Self-propelled oil-droplet

Development of light activated motility of an oil droplet

It has been shown as a proof of principle experiment that an oil droplet composed of alkanes and metal catalyst can move upon light activation when placed into a solution containing a surfactant.

  • Chemical characterization
  • What are the essential components of the system? How do they interact chemically and physically? What are the chemical products of the system?
  • Controlled movement, FRAP
  • Preliminary evidence has shown that movement may be directional (i.e. away from the light source). Techniques such as FRAP and laser analysis are needed to understand and confirm phototactic behavior.
  • Movement with variation and selection (i. e. purposeful behavior) If there is phototaxis in this system, then oil droplet variants may be produced and selected for motility in a competition.

Contact: Martin Hanczyc

Characterization of oleic anhydride oil droplet system

The best studied and understood system of oil droplet self-movement is the oleic anhydride system. Here the hydrolysis of the anhydride precursor is coupled to the autonomous movement of the oil droplet. The movement appears to be governed by a pH gradient that affects the interfacial tension around the droplet and triggers a Marangoni instability and convective flow.

  • Chemistry (products, rates)
  • What is the rate of hydrolysis? How is this correlated with size of droplet?
  • Movement (direction, velocity, time)
  • How variable is the droplet movement? How does direction, velocity change with time?

Contact: Martin Hanczyc

Development of droplet-droplet interactions and higher order structures

If droplet movement is based on differences in interfacial tension around the droplet, then diffusible signals such as surfactants and pH gradients may affect neighboring droplets. In addition linking together droplets with vesicles, beads, surfaces may lead to the engineering of microscale soft robots.

  • Characterization of chemical messengers
  • Which types of chemical messengers can be used to effect chemical communication between neighboring droplets?
  • Linking tags and vesicles and beads to droplet surface
  • Use specific linkers that are embedded into the interface to build up more complex structures that may be capable of movement. Use the oil droplet as a motor to create micro-scale soft robots.
  • Characterization of spontaneous formation of droplet assemblies
  • Can groups of droplets self-assemble into multi-droplet structures that function as a whole? Preliminary evidence shows that groups of droplets may move together convectively. What is the physical basis for this collective behavior?

Contact: Martin Hanczyc

Development of polymer-fueled motility

A polymer may be substituted for the oleic anhydride fuel and this substitution results in self movement and chemotaxis.

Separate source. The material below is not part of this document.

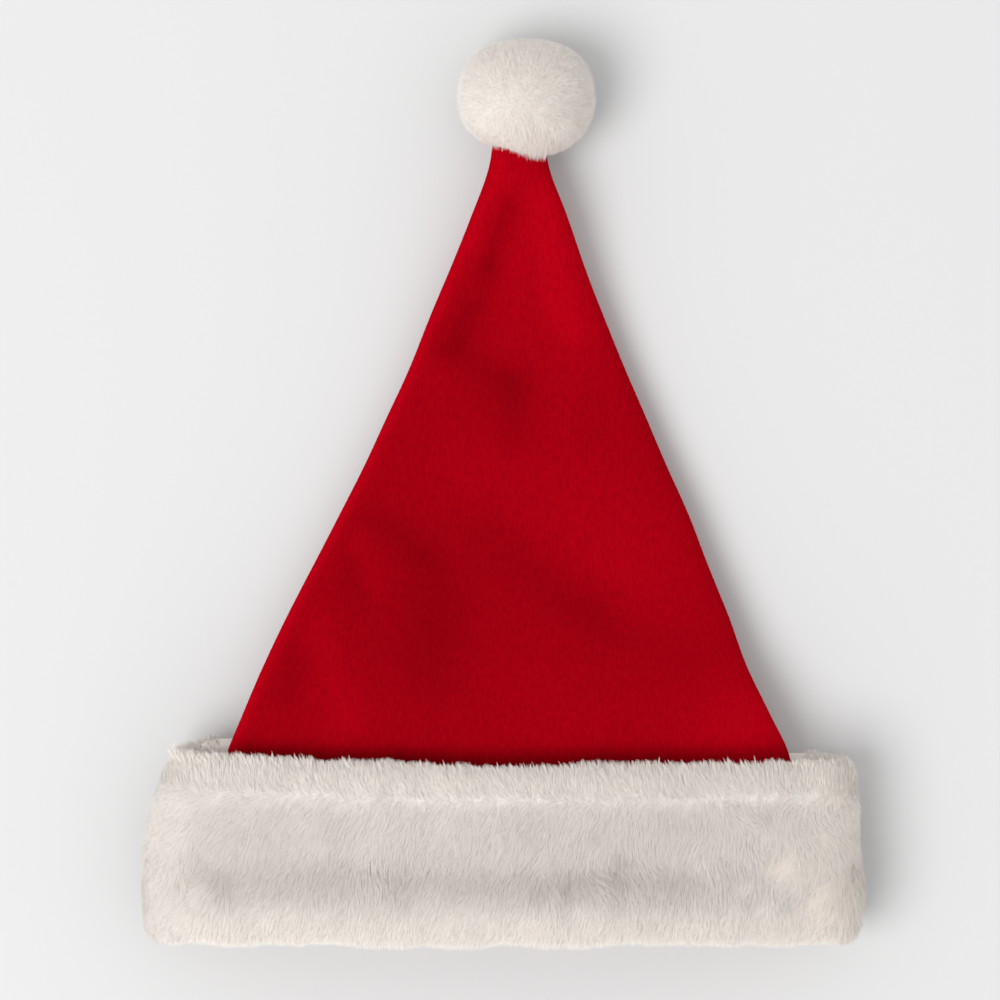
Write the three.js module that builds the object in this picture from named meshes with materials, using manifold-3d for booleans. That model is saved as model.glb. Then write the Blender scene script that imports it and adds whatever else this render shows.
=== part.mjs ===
// A plush santa hat lying on its back: a red cloth cone, a turned-up white fur cuff and a fur pompom.
// Millimetres. +X runs across the hat, +Y from the rim to the tip, and +Z up off the surface it lies on.
import * as THREE from "three";
import { mergeVertices } from "three/addons/utils/BufferGeometryUtils.js";
import Module from "manifold-3d";

const wasm = await Module();
wasm.setup();

// Sizes of the fur cuff, a doubled band turned up round the rim.
const rimWidth = 340; // across the cuff at the rim, fur included
const cuffHeight = 88; // rim to turned edge at the middle of the front, fur included
const cuffPad = 15; // the doubled band, without the locks that stand out of it
const leftTaper = 12; // how far the left end leans in at the turned edge
const rightTaper = 2; // the same for the right end
const leftRise = 3; // extra height of the cuff at the left end
const backRise = 3.5; // extra height of the cuff behind
const backLeftRise = 3; // and more where those two meet
const pressedFlat = 1.5; // how much of the cuff's round underside is pressed flat

// Sizes of the crown, a cone of plush cloth sewn inside the rim.
const clothWall = 2.2;
const hollowDepth = 30; // the open mouth between front and back cloth
const crownLength = 379; // sewn edge to closed tip
const sewnEdge = 6; // sewn edge above the rim's lowest fur
const tipWidth = 23.5;
const tipDepth = 14;
const tipRound = 8; // length of the rounded end
const tipLean = 7.5; // how far the tip lies to the right of the rim's middle
const floorClear = 0.8; // under the back cloth where it lies on the surface

// Sizes of the pompom, a stuffed ball of the same fur.
const pompomWidth = 66;
const pompomLength = 57;
const pompomDepth = 58;
const pompomCover = 14; // how far the crown's tip reaches into the ball
const pompomShift = 3.5; // the ball's middle to the right of the tip
const pompomPressed = 2; // pressed flat underneath

// Fur locks, and the clearance between pieces that are sewn together.
const pile = 2; // how far a lock's tip stands out of its backing
const cuffLockLength = 21;
const cuffLockWidth = 23;
const cuffLockThick = 9;
const cuffLocksRound = 31; // locks in each row
const pompomLockLength = 14;
const pompomLockWidth = 14;
const pompomLockThick = 8;
const pompomLocks = 70;
const seamGap = 0.3;

// Shapes: two layers of cloth laid flat meet in a lens, where 1 is an ellipse and more has sharper side folds,
// and for the ball a power of 2 is an ellipsoid and more is boxier.
const sideFold = 1.2;
const ballPower = 2.25;
const pointsRound = 40;
const crownSteps = 19;

// Derived sizes.
const rimDepth = hollowDepth + 2 * clothWall;
const cuffInnerHalf = rimWidth / 2 - pile - cuffPad;
const cuffInnerDepth = rimDepth / 2 + seamGap;
const rimMiddle = cuffInnerDepth + cuffPad - pressedFlat;
const crownHalf = cuffInnerHalf - seamGap;
const pompomMiddle = pompomDepth / 2 - pompomPressed;
const tipEnd = sewnEdge + crownLength;
const pompomAt = new THREE.Vector3(tipLean + pompomShift, tipEnd - pompomCover + pompomLength / 2, pompomMiddle);
const hatLength = pompomAt.y + pompomLength / 2;

// The crown's sections. along is a share of its length, spread is its half width between tip (0) and rim (1),
// lean follows the tip's, fullness its depth between tip (0) and rim (1), rimLift and tipLift how far it
// still rides at the height of the rim or of the pompom instead of lying on the surface.
const crownSections = [
  { along: 0.0, spread: 1.0, lean: 0.0, fullness: 1.0, rimLift: 1.0, tipLift: 0.0 },
  { along: 0.22, spread: 0.856, lean: 0.3, fullness: 1.0, rimLift: 1.0, tipLift: 0.0 },
  { along: 0.27, spread: 0.798, lean: 0.22, fullness: 1.03, rimLift: 0.86, tipLift: 0.0 },
  { along: 0.33, spread: 0.726, lean: 0.13, fullness: 1.12, rimLift: 0.42, tipLift: 0.0 },
  { along: 0.39, spread: 0.66, lean: 0.3, fullness: 1.14, rimLift: 0.12, tipLift: 0.0 },
  { along: 0.46, spread: 0.574, lean: 0.5, fullness: 1.04, rimLift: 0.02, tipLift: 0.0 },
  { along: 0.52, spread: 0.502, lean: 0.7, fullness: 0.93, rimLift: 0.0, tipLift: 0.0 },
  { along: 0.58, spread: 0.425, lean: 0.79, fullness: 0.86, rimLift: 0.0, tipLift: 0.0 },
  { along: 0.64, spread: 0.353, lean: 0.84, fullness: 0.78, rimLift: 0.0, tipLift: 0.02 },
  { along: 0.7, spread: 0.281, lean: 0.88, fullness: 0.68, rimLift: 0.0, tipLift: 0.07 },
  { along: 0.77, spread: 0.205, lean: 0.88, fullness: 0.54, rimLift: 0.0, tipLift: 0.22 },
  { along: 0.83, spread: 0.139, lean: 0.93, fullness: 0.36, rimLift: 0.0, tipLift: 0.45 },
  { along: 0.89, spread: 0.077, lean: 1.0, fullness: 0.17, rimLift: 0.0, tipLift: 0.74 },
  { along: 0.95, spread: 0.018, lean: 1.0, fullness: 0.03, rimLift: 0.0, tipLift: 0.95 },
  { along: 1.0, spread: 0.0, lean: 1.0, fullness: 0.0, rimLift: 0.0, tipLift: 1.0 },
];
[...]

  • Characterization of hydrolysis products
  • What are the main products of polymer hydrolysis?
  • Development of simple chemical model
  • Create a simplified chemical model for the polymer system consisting of known quantities of simpler subunits.
  • Detection of oil/water specific sequestration of products
  • Determine if any of the hydrolysis products are specifically sequestered within the oil or water phase.

Contact: Martin Hanczyc

Motility with ruthenium-based chemical system

The protocell being developed at FLinT relies on a ruthenium based catalysis of an amphiphilic precursor to produce fatty acids. This system may be useful to drive photo-activated movement of oil droplets when localized to the oil - water interface.

  • Produce oil droplet with Ru-complex anchored at interface
  • Test various oils with the photo-active chemistry
  • Test for movement in response to light.

Contact: Martin Hanczyc

Development of oil droplet replication cycle

Oil droplets that possess both chemistry and self-movement may be well suited in development of a new kind of protocell model. If systems that contain both variation and selection are successful (see section a iii above) then a methodology for droplet replication is required. This can be done on a microfluidics platform.

  • Induced fusion
  • Explore protocols that can induce droplet-droplet fusion or growth.
  • Induced fission
  • Explore protocols that can induce droplet fission.

Contact: Martin Hanczyc

Theory and simulations

As we move towards developing new and more complex systems and applications, this field of experimentation will benefits from careful modeling and simulation

  • Computational fluid dynamics and droplet movement
  • How the chemical processes and the physical processes are linked? How does symmetry breaking occur?
  • Chemical networks and droplet movement
  • How can droplet movement and behavior be affected by an embedded chemistry that is not just simply a one-step hydrolysis reaction. Can behavioral complexity arise from embedded chemical network complexity?
  • Droplet-droplet communication and higher order structures
  • How can higher order structures arise spontaneously or by design? How can potential chemical signal affect this organization and dynamic?